Written instruction:
Reproduce all of the data exactly, with no line skipped.

Information provided:
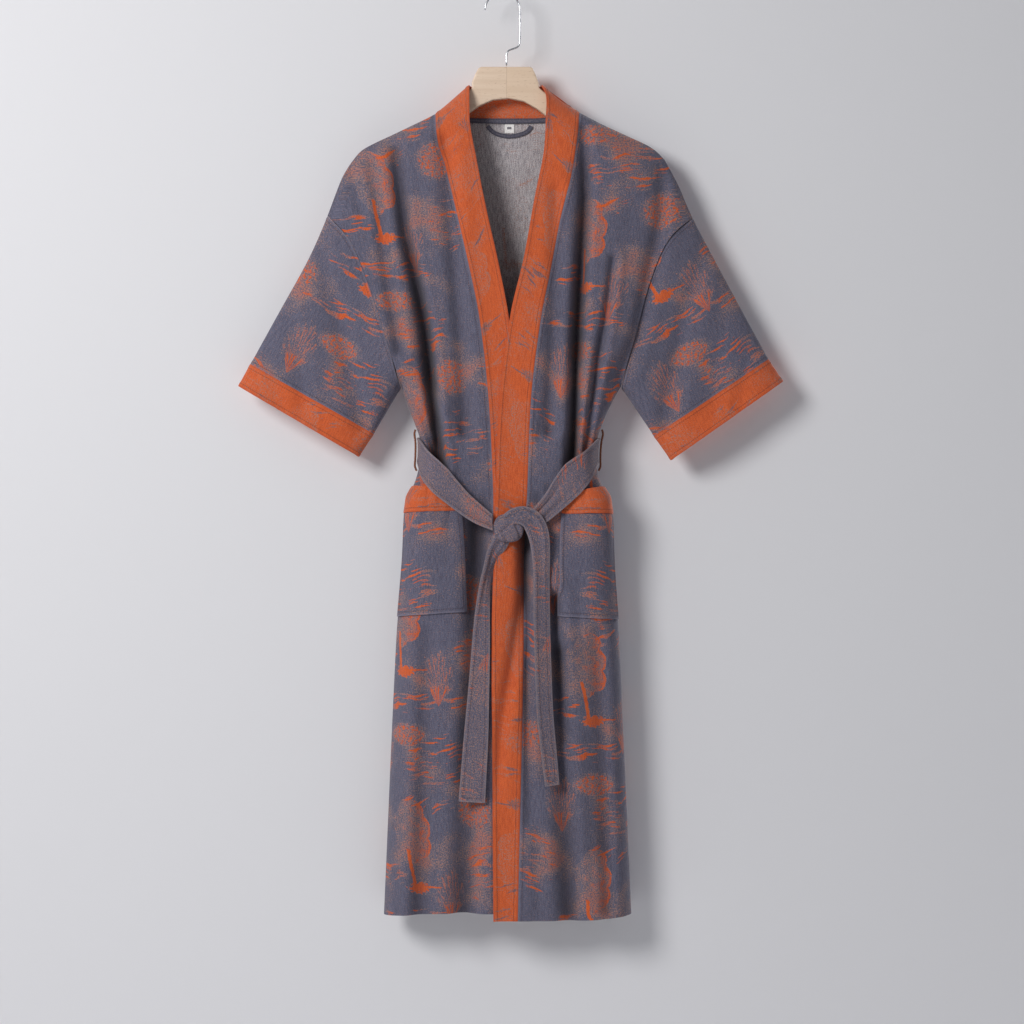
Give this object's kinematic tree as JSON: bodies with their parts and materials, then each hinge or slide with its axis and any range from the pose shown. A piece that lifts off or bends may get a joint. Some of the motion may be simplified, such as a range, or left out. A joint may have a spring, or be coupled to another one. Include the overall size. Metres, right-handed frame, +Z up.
{
  "type": "yukata robe on a wooden hanger",
  "caption": "Knee-length wrap robe with elbow sleeves, contrast collar band, cuffs and patch pockets, tied with a belt, on a flat wooden hanger.",
  "frame": {"origin": "top of the inside of the hook, where the rail bears", "axes": "+Z up, -Y the front of the robe, +X the wearer's left"},
  "size_m": [0.7941, 0.1039, 1.347],
  "materials": {
    "toile_cotton": "two-tone woven cotton, blue-grey ground with a fine orange scenic pattern, matt",
    "contrast_cotton": "the same cotton with its colours reversed, orange ground with grey motifs, matt",
    "plain_tape": "plain blue-grey cotton tape, matt",
    "loop_thread": "brown cotton thread",
    "label_cloth": "white woven label, blank but for a plain mark",
    "beech": "pale beech, satin lacquer",
    "hook_steel": "plated steel wire"
  },
  "bodies": {
    "root": {"back_panel": "toile_cotton", "front_under": "toile_cotton", "front_over": "toile_cotton", "sleeve_right": "toile_cotton", "sleeve_left": "toile_cotton", "pocket_right": "toile_cotton", "pocket_left": "toile_cotton", "belt_waist": "toile_cotton", "belt_knot": "toile_cotton", "belt_end_right": "toile_cotton", "belt_end_left": "toile_cotton", "cuff_right": "contrast_cotton", "cuff_left": "contrast_cotton", "collar_band": "contrast_cotton", "pocket_band_right": "contrast_cotton", "pocket_band_left": "contrast_cotton", "neck_tape": "plain_tape", "neck_loop": "plain_tape", "belt_loop_right": "loop_thread", "belt_loop_left": "loop_thread", "neck_label": "label_cloth", "hanger_board": "beech", "hanger_hook": "hook_steel"}
  },
  "joints": []
}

Full output:
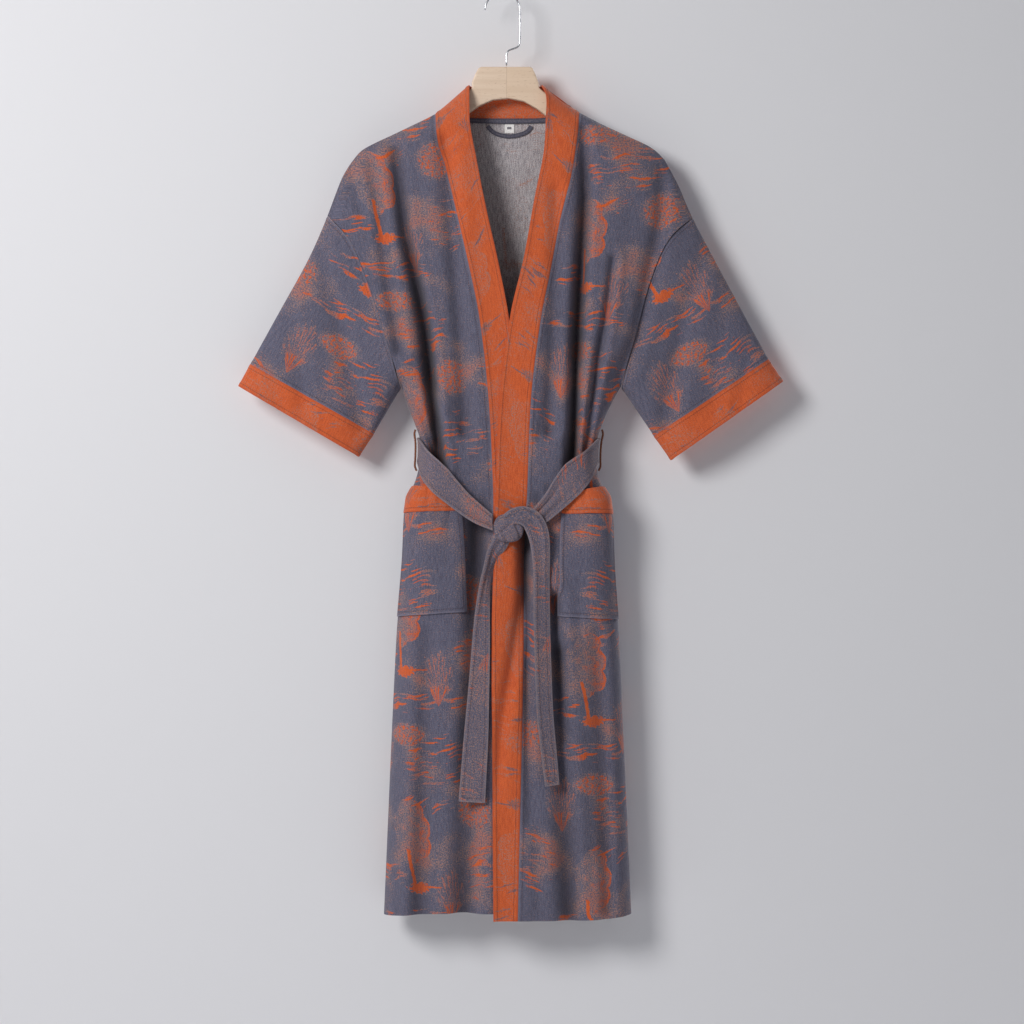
Give this object's kinematic tree as JSON: bodies with their parts and materials, then each hinge or slide with its axis and any range from the pose shown. A piece that lifts off or bends may get a joint. Some of the motion may be simplified, such as a range, or left out. A joint may have a spring, or be coupled to another one. Include the overall size. Metres, right-handed frame, +Z up.
{
  "type": "yukata robe on a wooden hanger",
  "caption": "Knee-length wrap robe with elbow sleeves, contrast collar band, cuffs and patch pockets, tied with a belt, on a flat wooden hanger.",
  "frame": {"origin": "top of the inside of the hook, where the rail bears", "axes": "+Z up, -Y the front of the robe, +X the wearer's left"},
  "size_m": [0.7941, 0.1039, 1.347],
  "materials": {
    "toile_cotton": "two-tone woven cotton, blue-grey ground with a fine orange scenic pattern, matt",
    "contrast_cotton": "the same cotton with its colours reversed, orange ground with grey motifs, matt",
    "plain_tape": "plain blue-grey cotton tape, matt",
    "loop_thread": "brown cotton thread",
    "label_cloth": "white woven label, blank but for a plain mark",
    "beech": "pale beech, satin lacquer",
    "hook_steel": "plated steel wire"
  },
  "bodies": {
    "root": {"back_panel": "toile_cotton", "front_under": "toile_cotton", "front_over": "toile_cotton", "sleeve_right": "toile_cotton", "sleeve_left": "toile_cotton", "pocket_right": "toile_cotton", "pocket_left": "toile_cotton", "belt_waist": "toile_cotton", "belt_knot": "toile_cotton", "belt_end_right": "toile_cotton", "belt_end_left": "toile_cotton", "cuff_right": "contrast_cotton", "cuff_left": "contrast_cotton", "collar_band": "contrast_cotton", "pocket_band_right": "contrast_cotton", "pocket_band_left": "contrast_cotton", "neck_tape": "plain_tape", "neck_loop": "plain_tape", "belt_loop_right": "loop_thread", "belt_loop_left": "loop_thread", "neck_label": "label_cloth", "hanger_board": "beech", "hanger_hook": "hook_steel"}
  },
  "joints": []
}